### What to produce
Repeat exactly, and only, the lines below starting at the line that contains "it along X." and ending at the line that contains "obj.parent = None", inclusive of both.

### Dataset section
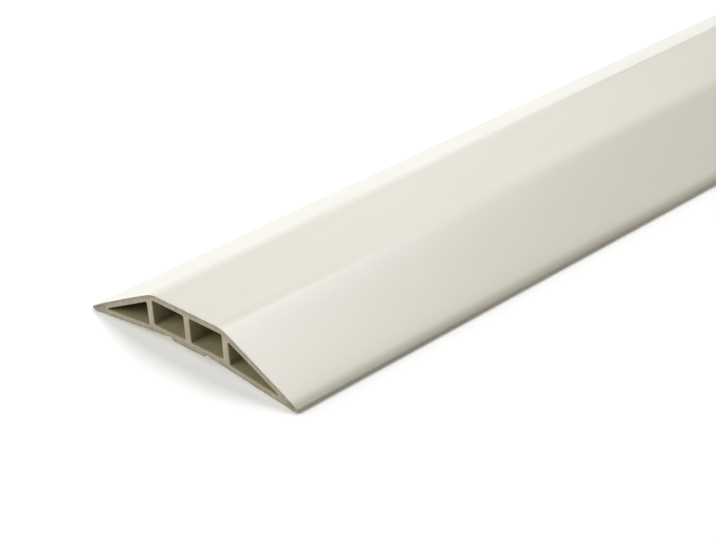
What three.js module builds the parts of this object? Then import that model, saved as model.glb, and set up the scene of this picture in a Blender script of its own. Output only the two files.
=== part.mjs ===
// Floor cord cover: one length of flexible PVC extrusion that lies over cords on a floor.
// A low, wide section with a flat top, two long sloped wings and round lips. Three webs part its
// hollow into four cord channels. Its underside rises from its two lips, on which it stands, to a flat
// strip for tape in the middle. A score groove runs on each side of the strip, where the base can be
// slit to push a cord in from below.
// Millimetres. X runs along the length, Y across the width and Z up from the floor.

import * as THREE from "three";

// Overall sizes
const length = 914;
const width = 76;
const height = 13.2;

// Upper surface
const ridgeSpacing = 25.2; // between the two ridges, where the flat top would meet the wings
const ridgeRadius = 10;
const lipRadius = 0.85; // round edge of each lip, which is twice this thick

// Underside
const stripWidth = 11; // flat strip for tape, between the two score grooves
const stripHeight = 2.5; // over the floor
const archRise = 3; // height of the sloped underside over the floor, where it meets the grooves
const footWidth = 1.2; // flat strip under each lip, on which the cover stands
const grooveRoot = 6.8; // from the middle of the cover to the root of each groove
const grooveWidth = 2.7;
const grooveDepth = 0.85; // from the flat strip
const grooveRootRadius = 0.3;

// Walls
const topWall = 1.9;
const wingWall = 1.75;
const baseWall = 2.3; // under the two middle channels
const wingBaseWall = 1.7; // under the two wing channels
const webThickness = 2.2;
const webSpacing = 13.8; // from the middle web to each outer web, centre to centre
const channelCornerRadius = 0.4;
const wingChannelTipRadius = 0.2; // in the sharp outer end of each wing channel

// Points worked out for each round stretch, per quarter of its curve
const curveSegments = 5;

// Places that follow from the sizes above
const lipCentre = width / 2 - lipRadius;
const channelCeiling = height - topWall;
const channelFloor = stripHeight + baseWall;
const wingAngle = wingSlope();
const grooveEdge = stripWidth / 2 + grooveWidth;
const archAngle = Math.atan2(archRise, lipCentre - footWidth - grooveEdge);

// The angle of a wing under the horizontal: its surface runs from the ridge and touches the lip's circle.
function wingSlope() {
  const across = lipCentre - ridgeSpacing / 2;
  const down = height - lipRadius;
  return Math.atan2(down, across) - Math.asin(lipRadius / Math.hypot(across, down));
}

// Height of the wing's upper surface at a distance from the middle of the cover.
function wingTop(across) {
  return height - (across - ridgeSpacing / 2) * Math.tan(wingAngle);
}

// Height of the sloped underside at a distance from the middle of the cover.
function wingUnderside(across) {
  return archRise - (across - grooveEdge) * Math.tan(archAngle);
}

// A corner of an outline, to be rounded with a radius, or left sharp with a radius of 0.
function corner(y, z, radius = 0) {
  return { point: new THREE.Vector2(y, z), radius };
}

// The same corners on the other side of the middle, in the order that keeps the outline's direction.
function mirrored(corners) {
  return corners.map(({ point, radius }) => corner(-point.x, point.y, radius)).reverse();
}

// Draws a closed outline through the corners. A round corner is the arc that touches both its sides. Where
// the arcs at the two ends of a side would overlap, both radii shrink until they meet.
function drawOutline(path, corners) {
  const next = (list, i) => list[(i + 1) % list.length];
  const sides = corners.map(({ point }, i) => point.clone().sub(corners.at(i - 1).point));
  const turns = sides.map((side, i) => Math.atan2(side.cross(next(sides, i)), side.dot(next(sides, i))));
  const cuts = turns.map((turn, i) => corners[i].radius * Math.tan(Math.abs(turn) / 2));
  const shares = sides.map((side, i) => Math.min(1, side.length() / (cuts.at(i - 1) + cuts[i])));
  corners.forEach(({ point, radius }, i) => {
    const share = Math.min(shares[i], next(shares, i));
    const direction = sides[i].clone().normalize();
    const start = point.clone().addScaledVector(direction, -share * cuts[i]);
    if (i === 0) path.moveTo(start.x, start.y);
    else path.lineTo(start.x, start.y);
    if (radius === 0) return;
    const toCentre = new THREE.Vector2(-direction.y, direction.x).multiplyScalar(Math.sign(turns[i]));
    const centre = start.clone().addScaledVector(toCentre, share * radius);
    const startAngle = Math.atan2(-toCentre.y, -toCentre.x);
    path.absarc(centre.x, centre.y, share * radius, startAngle, startAngle + turns[i], turns[i] < 0);
  });
  path.closePath();
  return path;
}

// The outer outline of the section, anticlockwise from the middle of the underside.
function outerOutline() {
  const half = [
    corner(stripWidth / 2, stripHeight),
    corner(grooveRoot, stripHeight + grooveDepth, grooveRootRadius),
    corner(grooveEdge, archRise),
    corner(lipCentre - footWidth, 0),
    corner(ridgeSpacing / 2 + height / Math.tan(wingAngle), 0, lipRadius),
    corner(ridgeSpacing / 2, height, ridgeRadius),
  ];
  return [...half, ...mirrored(half)];
}

// One of the two middle channels, on the positive side: a rectangle between two webs.
function middleChannel() {
  const inner = webThickness / 2;
  const outer = webSpacing - webThickness / 2;
  return [
    corner(inner, channelFloor, channelCornerRadius),
    corner(outer, channelFloor, channelCornerRadius),
    corner(outer, channelCeiling, channelCornerRadius),
    corner(inner, channelCeiling, channelCornerRadius),
  ];
}

// One of the two wing channels, on the positive side: a triangle between the outer web, the wing and
// the base. Its outer end lies where the wing's inner face meets the base's inner face.
function wingChannel() {
  const web = webSpacing + webThickness / 2;
  const floorAtWeb = wingUnderside(web) + wingBaseWall / Math.cos(archAngle);
  const ceilingAtWeb = wingTop(web) - wingWall / Math.cos(wingAngle);
  const reach = (ceilingAtWeb - floorAtWeb) / (Math.tan(wingAngle) - Math.tan(archAngle));
  return [
    corner(web, floorAtWeb, channelCornerRadius),
    corner(web + reach, floorAtWeb - reach * Math.tan(archAngle), wingChannelTipRadius),
    corner(web, ceilingAtWeb, channelCornerRadius),
  ];
}

// The whole section, with its four channels.
function coverSection() {
  const section = drawOutline(new THREE.Shape(), outerOutline());
  for (const channel of [middleChannel(), wingChannel()]) {
    section.holes.push(drawOutline(new THREE.Path(), channel));
    section.holes.push(drawOutline(new THREE.Path(), mirrored(channel)));
  }
  return section;
}

const ivoryVinyl = new THREE.MeshStandardMaterial({ color: 0xe4e2d4, roughness: 0.5, metalness: 0 });

// The section is drawn across and up, and extruded along the cover. The turn lays it along X.
const cover = new THREE.Mesh(
  new THREE.ExtrudeGeometry(coverSection(), { depth: length, bevelEnabled: false, curveSegments }),
  ivoryVinyl,
);
cover.name = "cord_cover";
cover.rotation.set(Math.PI / 2, Math.PI / 2, 0);
cover.position.x = -length / 2;

const cordCover = new THREE.Group();
cordCover.add(cover);

export default cordCover;
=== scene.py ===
import bpy
import numpy as np
from mathutils import Matrix, Vector
from mathutils.geometry import delaunay_2d_cdt


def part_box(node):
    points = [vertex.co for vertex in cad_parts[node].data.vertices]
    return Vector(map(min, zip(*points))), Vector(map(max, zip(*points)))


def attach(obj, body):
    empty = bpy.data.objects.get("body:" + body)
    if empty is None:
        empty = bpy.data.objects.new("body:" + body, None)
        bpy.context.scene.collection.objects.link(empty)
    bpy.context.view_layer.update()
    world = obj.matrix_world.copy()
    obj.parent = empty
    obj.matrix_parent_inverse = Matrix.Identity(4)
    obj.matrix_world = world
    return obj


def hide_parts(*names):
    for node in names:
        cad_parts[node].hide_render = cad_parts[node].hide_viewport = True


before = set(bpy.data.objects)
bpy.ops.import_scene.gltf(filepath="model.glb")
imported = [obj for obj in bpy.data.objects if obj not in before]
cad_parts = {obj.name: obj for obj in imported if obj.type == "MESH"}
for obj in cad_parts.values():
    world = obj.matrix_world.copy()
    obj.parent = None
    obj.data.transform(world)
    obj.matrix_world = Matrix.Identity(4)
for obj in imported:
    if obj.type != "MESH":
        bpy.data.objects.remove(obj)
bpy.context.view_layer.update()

MM = 0.001

# Overall sizes of the section, in millimetres, as in the CAD part
WIDTH = 76
HEIGHT = 13.2
RIDGE_SPACING = 25.2
RIDGE_RADIUS = 10
LIP_RADIUS = 0.85

# Underside, in millimetres
STRIP_WIDTH = 11
STRIP_HEIGHT = 2.5
ARCH_RISE = 3
FOOT_WIDTH = 1.2
GROOVE_ROOT = 6.8
GROOVE_WIDTH = 2.7
GROOVE_DEPTH = 0.85
GROOVE_ROOT_RADIUS = 0.3

# Walls, in millimetres
TOP_WALL = 1.9
WING_WALL = 1.75
BASE_WALL = 2.3
WING_BASE_WALL = 1.7
WEB_THICKNESS = 2.2
WEB_SPACING = 13.8
CHANNEL_CORNER_RADIUS = 0.4
WING_CHANNEL_TIP_RADIUS = 0.2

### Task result
// The section is drawn across and up, and extruded along the cover. The turn lays it along X.
const cover = new THREE.Mesh(
  new THREE.ExtrudeGeometry(coverSection(), { depth: length, bevelEnabled: false, curveSegments }),
  ivoryVinyl,
);
cover.name = "cord_cover";
cover.rotation.set(Math.PI / 2, Math.PI / 2, 0);
cover.position.x = -length / 2;

const cordCover = new THREE.Group();
cordCover.add(cover);

export default cordCover;
=== scene.py ===
import bpy
import numpy as np
from mathutils import Matrix, Vector
from mathutils.geometry import delaunay_2d_cdt


def part_box(node):
    points = [vertex.co for vertex in cad_parts[node].data.vertices]
    return Vector(map(min, zip(*points))), Vector(map(max, zip(*points)))


def attach(obj, body):
    empty = bpy.data.objects.get("body:" + body)
    if empty is None:
        empty = bpy.data.objects.new("body:" + body, None)
        bpy.context.scene.collection.objects.link(empty)
    bpy.context.view_layer.update()
    world = obj.matrix_world.copy()
    obj.parent = empty
    obj.matrix_parent_inverse = Matrix.Identity(4)
    obj.matrix_world = world
    return obj


def hide_parts(*names):
    for node in names:
        cad_parts[node].hide_render = cad_parts[node].hide_viewport = True


before = set(bpy.data.objects)
bpy.ops.import_scene.gltf(filepath="model.glb")
imported = [obj for obj in bpy.data.objects if obj not in before]
cad_parts = {obj.name: obj for obj in imported if obj.type == "MESH"}
for obj in cad_parts.values():
    world = obj.matrix_world.copy()
    obj.parent = None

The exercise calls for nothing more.